Performance Fees Get Exposure

The California Public Employees’ Retirement System (Calpers) is back in the news again (I’ve written about them previously here and here).

This time, they’ve decided to disclose how much they’ve paid in performance fees to private equity fund managers and the number is a whopper at $3.4 billion.

Private equity, hedge funds and some other kinds of private funds are paid on what is known as a ‘2 and 20’ schedule which means that customers pay a two percent management fee and 20 percent of the profits.

Previously, Calpers reported the ‘2’ part of the equation, but didn’t report the ’20,’ which is often the most lucrative part.

For the fiscal year that ended in June, Calpers reported that the two percent management fees were $414 million.  Not a small sum, except when compared to the performance fees that they paid, which were $700 million, bringing the total costs to more than $1.1 billion last year alone.

The $3.4 billion in fees that I referred to above is the cumulative performance fees paid since 1990, which includes last year’s $700 million.

As you might expect, fees that large really chopped down the performance of the Calpers funds.  Over the last 20 years, Calpers private equity exposure earned an annualized return of 19.3 percent, which is pretty remarkable.

When you factor in the management and performance fees, the annualized return drops to 12.3 percent per year, which means that the fees acted as a seven percentage point drag on the results.

These are all staggering numbers, but the question is whether or not Calpers got any value for the fees that they paid.
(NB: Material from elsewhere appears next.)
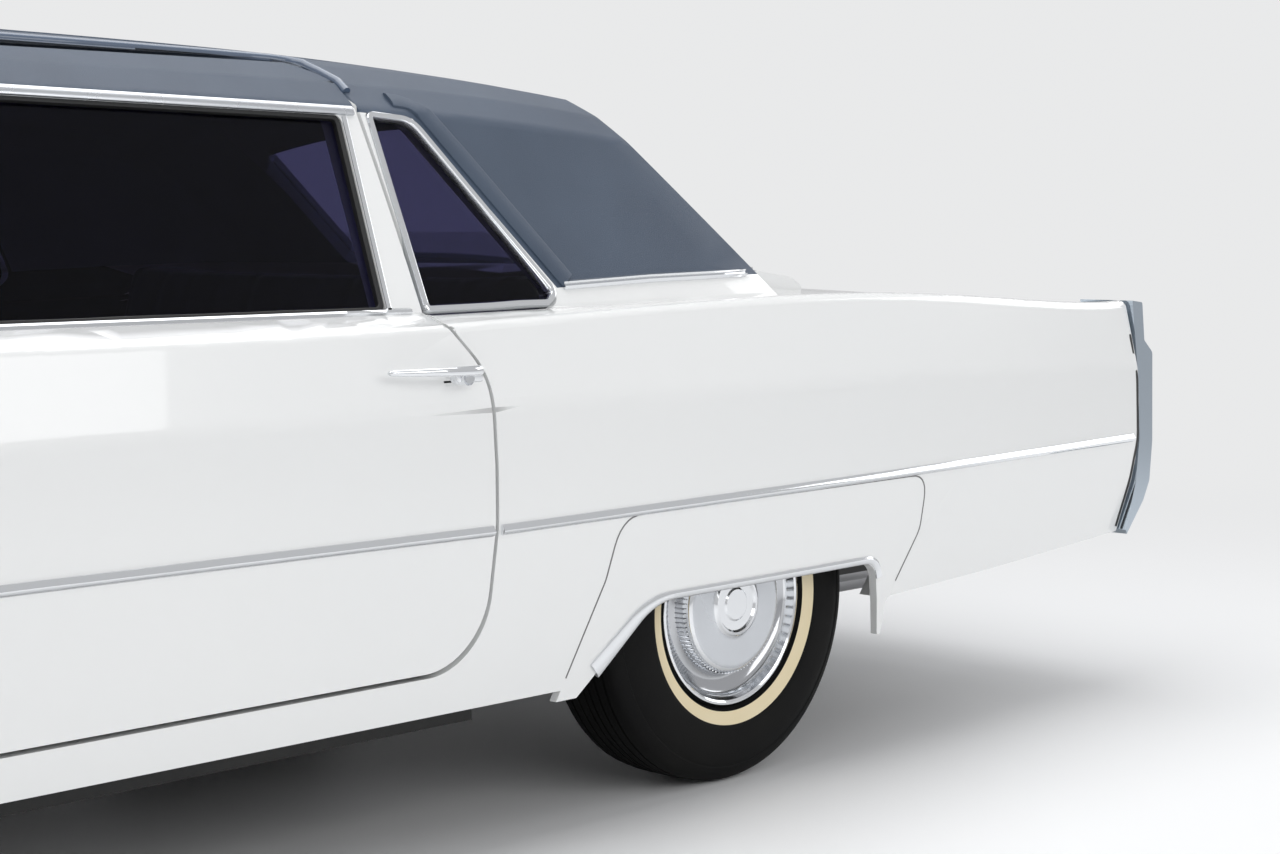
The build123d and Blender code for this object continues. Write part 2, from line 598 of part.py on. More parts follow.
    pipe = tube_path([(1500, 230, 218), (500, 230, 218), (-1230, 300, 218), (-1425, 400, 446), (-1850, 400, 446),
                      (-2075, 450, 290), (-2960, 470, 280)], 25, 60)
    pipe += rod((-550, 271, 218), (150, 245, 218), 60)
    pipe += block(-1012, -998, 278, 292, 225, rail_top - 40 - fit_gap)
    pipe += block(-2882, -2868, 460, 474, 290, 330 - fit_gap)
    parts["exhaust"] = both_sides(pipe)
    parts["fuel_tank"] = fillet(block(-2780, -2260, -400, 400, 215, high - fit_gap).edges(), 30)
    return parts


def cushion(x0, x1, half, z0, z1, radius=40):
    """Plain seat cushion with rounded edges."""
    return fillet(block(x0, x1, -half, half, z0, z1).edges(), radius)


def build_cabin(cabin_room):
    """Dashboard, seats and the partition."""
    parts = {}
    bulkhead = 1640 - fit_gap
    dash = side_prism([(bulkhead, 905), (bulkhead, 700), (1480, 690), (1380, 760), (1340, 850), (1370, 900), (1460, 912)],
                      -790, 790, [0, 0, 40, 40, 30, 20, 0])
    dash -= rod(tuple(column_top), tuple(column_bottom * 2 - column_top), column_radius + 4)
    parts["dashboard"] = dash
    seat = cushion(560, 1080, 640, 432, 575, 45)
    seat_back = side_prism([(500, 432), (680, 432), (610, 1010), (500, 1020)], -640, 640, [30, 30, 40, 30])
    base = block(560, 1040, 220, 600, floor_top, 450)
    base += other_side(base)
    parts["front_seat"] = seat + seat_back + base
    rear = cushion(-1172, -640, 640, 432, 590, 50)
    rear_back = side_prism([(-1080, 520), (-1225, 1030), (-1420, 1020), (-1420, 760), (-1290, 520)],
                           -640, 640, [40, 50, 30, 30, 20])
    rear_base = block(-1150, -680, 220, 600, floor_top, 450)
    rear_base += other_side(rear_base)
    parts["rear_seat"] = rear + rear_back + rear_base
    back = partition_x + 20
    front = partition_x + 60
    panel = block(back, front, -760, 760, 440, 930)
    panel += block(back, front, -760, -215, floor_top, 450)
    panel += block(back, front, 215, 760, floor_top, 450)
    header = block(back, front, -440, 440, 1300, 1500) & cabin_room
    uprights = block(back, front, 400, 440, 900, 1320)
    panel += uprights + other_side(uprights) + header
    parts["partition"] = panel
    jump = cushion(150, partition_x - 30, 180, 480, 560, 30)
    jump += cushion(partition_x - 60, back - fit_gap, 180, 520, 900, 30)
    jump += block(200, 330, -120, 120, floor_top, 490)
    parts["jump_seats"] = Compound((Pos(0, 400, 0) * jump).solids() + (Pos(0, -400, 0) * jump).solids())
    return parts


steer_y = 400
column_top = Vector(1190, steer_y, 905)
column_bottom = Vector(1640, steer_y, 640)
column_radius = 32
steering_wheel_radius = 200
rim_grip = 12


def build_steering():
    """Steering wheel and its column."""
    parts = {}
    axis = (column_top - column_bottom).normalized()
    plane = Plane(origin=column_top, z_dir=axis)
    rim = [(rim_grip * cos(k * pi / 4), steering_wheel_radius + rim_grip * sin(k * pi / 4)) for k in range(8)]
    ring = turned(rim, tuple(column_top), tuple(axis))
    wheel = ring + plane * Pos(0, 0, -8) * Cylinder(42, 40)
    wheel += plane * Pos(0, 0, -8) * Box(24, 2 * steering_wheel_radius - 16, 12)
    parts["steering_wheel"] = wheel
    foot = column_top - axis * 28.3
    column = rod(tuple(foot), tuple(column_bottom - axis * 60), column_radius)
    parts["steering_column"] = column & block(1000, 1640 - fit_gap, 0, 1000, 0, 1200)
    return parts


# Bumper blades, one row per station: y, then x of the front and back faces.
front_blade = [(0, 3105, 3030), (600, 3085, 3010), (850, 3058, 2992), (960, 2985, 2972)]
rear_blade = [(0, -3105, -3030), (600, -3085, -3020), (845, -3050, -3012)]
grille_half = 720
grille_height = 290
grille_z = 737
grille_pitch = (70, 46)
grille_bar = 8
lamp_y = 842
lamp_heights = (660, 815)


def blade(stations, low, high):
    """Half of a bumper bar: a rounded-edge section carried through its stations."""
    faces = []
    for y, front, back in stations:
        run = back - front
        corners = [(back, low + 14), (front + 0.35 * run, low), (front, low + 34), (front, high - 44),
                   (front + 0.3 * run, high - 6), (back, high)]
        faces.append(face_of(corners, 0, Plane(origin=(0, y, 0), x_dir=(1, 0, 0), z_dir=(0, -1, 0))))
    return loft(faces, ruled=True)


def build_ends():
    """Bumpers, grille and lamps."""
    parts = {}
    pod_outline = [(-2962, 927), (-3006, 922), (-3018, 832), (-3055, 802), (-3062, 590), (-3052, 495),
                   (-3026, 449), (-2955, 374), (-2950, 384), (-2992, 498), (-3004, 598), (-2995, 738)]
    pod = side_prism(pod_outline, 806, 950, [0, 6, 10, 14, 30, 14, 14, 0, 0, 40, 60, 40])
    lens_space = block(-3100, -3022, 845, 915, 520, 790)
    pod -= lens_space
    bar = blade(rear_blade, 400, 520)
    mount_x = rear_rail_end - fit_gap
    bracket = side_prism([(mount_x, 330), (mount_x, 372), (-3015, 372), (-3025, 425), (-3060, 425), (-3060, 330)],
                         565, 625)
    half = pod + bar + bracket
    parts["rear_bumper"] = half + other_side(half)
    lens = side_prism([(-3022, 522), (-3022, 788), (-3052, 780), (-3056, 590), (-3048, 522)], 847, 913)
    parts["tail_lamps"] = both_sides(lens)

    front_bar = blade(front_blade, 400, 545)
    mount_x = front_rail_end + fit_gap
    front_bar += side_prism([(mount_x, 330), (mount_x, 372), (2990, 372), (3025, 425), (3065, 425), (3065, 330)],
                            355, 425)
    parts["front_bumper"] = front_bar + other_side(front_bar)
    bars = Rectangle(2 * grille_half, grille_height) - GridLocations(grille_pitch[0], grille_pitch[1], 20, 6) * (
        Rectangle(grille_pitch[0] - grille_bar, grille_pitch[1] - grille_bar))
    front = Plane(origin=(nose_x + fit_gap, 0, grille_z), x_dir=(0, 1, 0), z_dir=(1, 0, 0))
    grille = extrude(front * bars, amount=22, dir=(1, 0, 0))
    grille += block(nose_x + fit_gap, 2990, -grille_half, grille_half, grille_z - 12, grille_z + 12)
    pods = []
    for side in (1, -1):
        pod = Pos(nose_x + fit_gap + 15, side * lamp_y, grille_z) * Box(30, 176, 330)
        pod = fillet(pod.edges().filter_by(Axis.X), 60)
        for z in lamp_heights:
            pod -= rod((2950, side * lamp_y, z), (3000, side * lamp_y, z), 77)
        pods += pod.solids()
    parts["grille"] = Compound(grille.solids() + pods)
    solids = []
    for z in lamp_heights:
        dome = turned([(0, 0), (0, 73), (20, 73), (30, 52), (38, 0)], (nose_x + fit_gap, lamp_y, z), (1, 0, 0))
        solids += dome.solids() + other_side(dome).solids()
    parts["headlamps"] = Compound(solids)
    return parts


def main():
    """Build every piece and write one STEP file for each."""
    os.makedirs("parts", exist_ok=True)
    parts, fit_room, cabin_room = build_body()
    parts |= build_wheels()
    parts |= build_chassis(fit_room)
    parts |= build_cabin(cabin_room)
    parts |= build_steering()
    parts |= build_ends()
    for name, shape in parts.items():
        export_step(shape, f"parts/{name}.step")


main()
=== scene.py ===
import json
import math
import bpy
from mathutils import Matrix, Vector
from mathutils.bvhtree import BVHTree

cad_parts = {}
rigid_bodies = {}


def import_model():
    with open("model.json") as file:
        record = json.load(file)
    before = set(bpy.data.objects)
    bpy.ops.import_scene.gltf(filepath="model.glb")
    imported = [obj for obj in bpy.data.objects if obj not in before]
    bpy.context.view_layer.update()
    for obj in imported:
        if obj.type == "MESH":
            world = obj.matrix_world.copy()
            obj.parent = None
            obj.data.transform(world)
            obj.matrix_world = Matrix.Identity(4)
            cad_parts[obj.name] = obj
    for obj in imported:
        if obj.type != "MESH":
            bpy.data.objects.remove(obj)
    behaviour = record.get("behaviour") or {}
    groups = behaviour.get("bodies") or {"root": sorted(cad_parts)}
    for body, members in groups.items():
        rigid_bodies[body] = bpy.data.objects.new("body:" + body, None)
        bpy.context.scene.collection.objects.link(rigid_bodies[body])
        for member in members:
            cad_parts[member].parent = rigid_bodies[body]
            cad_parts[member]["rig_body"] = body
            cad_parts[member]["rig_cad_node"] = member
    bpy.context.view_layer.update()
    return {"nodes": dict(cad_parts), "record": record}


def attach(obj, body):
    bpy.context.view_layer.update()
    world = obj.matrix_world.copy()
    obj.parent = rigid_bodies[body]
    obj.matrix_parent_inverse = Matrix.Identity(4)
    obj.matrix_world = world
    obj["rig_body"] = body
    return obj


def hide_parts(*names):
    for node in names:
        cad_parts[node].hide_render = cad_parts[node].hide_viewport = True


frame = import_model()
nodes = frame["nodes"]
print("frame loaded:", len(nodes), "nodes")

# Driving sizes in metres, in the car's own frame: +X forward, +Y left, +Z up
car = {
    "rearAxleX": -1.605,
    "frontAxleX": 2.2,
    "wheelY": 0.794,
    "axleZ": 0.358,
    "outsideY": 1.4,
}
wheelPlaces = {}
for end, axleX in (("front", car["frontAxleX"]), ("rear", car["rearAxleX"])):
    for side, sign in (("left", 1), ("right", -1)):
        wheelPlaces[f"{end}_{side}"] = (axleX, sign * car["wheelY"], car["axleZ"], sign)

# Studio: the camera stands by the left front door and looks back along the car
studio = {
    "cameraPlace": (2.0298, 4.0209, 1.1316),
    "cameraYaw": 223.02,
    "cameraPitch": -5.009,
    "lens": 68.515,
    "floorColour": (0.84, 0.845, 0.85, 1),
    "floorGlow": (0.815, 0.82, 0.825, 1),
    "backdropColour": (0.815, 0.82, 0.825, 1),
    "floorRough": 0.45,
    "floorSpecular": 0.45,
    "airColour": (0.98, 0.985, 1.0, 1),
    "airStrength": 0.6,
    "fadeStart": 3.0,
    "fadeEnd": 7.5,
}


def deselectAll():
    if bpy.context.object and bpy.context.object.mode != "OBJECT":
        bpy.ops.object.mode_set(mode="OBJECT")
    bpy.ops.object.select_all(action="DESELECT")


def pickOnly(obj):
    deselectAll()
    obj.select_set(True)
    bpy.context.view_layer.objects.active = obj


def applyPlace(obj):
    pickOnly(obj)
    bpy.ops.object.transform_apply(location=True, rotation=True, scale=True)


def applyModifiers(obj):
    pickOnly(obj)
    for name in [m.name for m in obj.modifiers]:
        bpy.ops.object.modifier_apply(modifier=name)


def editMesh(*steps):
    # run mesh operators in edit mode on the active piece
    bpy.ops.object.mode_set(mode="EDIT")
    for step, settings in steps:
        getattr(bpy.ops.mesh, step)(**settings)
    bpy.ops.object.mode_set(mode="OBJECT")


everything = ("select_all", {"action": "SELECT"})
facesOut = ("normals_make_consistent", {"inside": False})
faceMode = ("select_mode", {"type": "FACE"})
vertexMode = ("select_mode", {"type": "VERT"})


def joinPieces(pieces, lead):
    deselectAll()
    for piece in pieces:
        piece.select_set(True)
    bpy.context.view_layer.objects.active = lead
    bpy.ops.object.join()


def easeEdges(obj, width, segments):
    soft = obj.modifiers.new("eased edges", "BEVEL")
    soft.width, soft.segments = width, segments
    applyModifiers(obj)


def smoothShade(obj, angle=35):
    pickOnly(obj)
    bpy.ops.object.shade_smooth_by_angle(angle=math.radians(angle))


# Helpers for materials and node groups
def newMaterial(name):
    material = bpy.data.materials.new(name)
    material.use_nodes = True
    return material, material.node_tree, material.node_tree.nodes["Principled BSDF"]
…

It’s actually a little hard to say because they only posted the gross and net performance for private equity and real estate.

They said that their public equities earned 8.2 percent, but we can’t see whether that’s gross or net.  Either way, it’s still four percentage points per year worse than their net of fees private equity performance, which is a big spread.

If you knew how things would work out in advance, of course you’d be willing to shell out any amount in fees so long as your net is four percentage points per year better than the alternative.  If wouldn’t have mattered if the gross returns were 30 or 50 percent, so long as the fees didn’t wipe out all of the excess returns.

But you don’t know in advance.  Their real estate allocation earned 9.3 percent gross of fees and 7.2 percent net of fees.  Let’s assume that the 8.2 percent public equity returns are net of fees, although we don’t really know that.

If that’s the case, then real estate would have been a better opportunity but for those pesky fees, which caused the net return to fall below the equity return.

Yes, there was a diversification benefit that lowered overall portfolio volatility, but was there a cheaper way to access the real estate exposure?  Indeed, the Dow Jones REIT index earned 11.09 percent per year for the same 20 year period in question.

Unlike you and me, though, Calpers is so big that they may not be able to get their full allocation invested in a relatively narrow asset class like REITs.  They may have to invest directly in real estate, and maybe their returns look more like the private markets, I don’t know.

While we can say that private equity was worth the fees for the last 20 years, it’s reasonable to ask whether it will be for the next 20 years, and I don’t know the answer.

It seems to me that the lack of efficiency should result in higher returns for the top managers, but whether the gross return will be high enough to absorb the fees and still produce a higher return than the public markets is a tough question.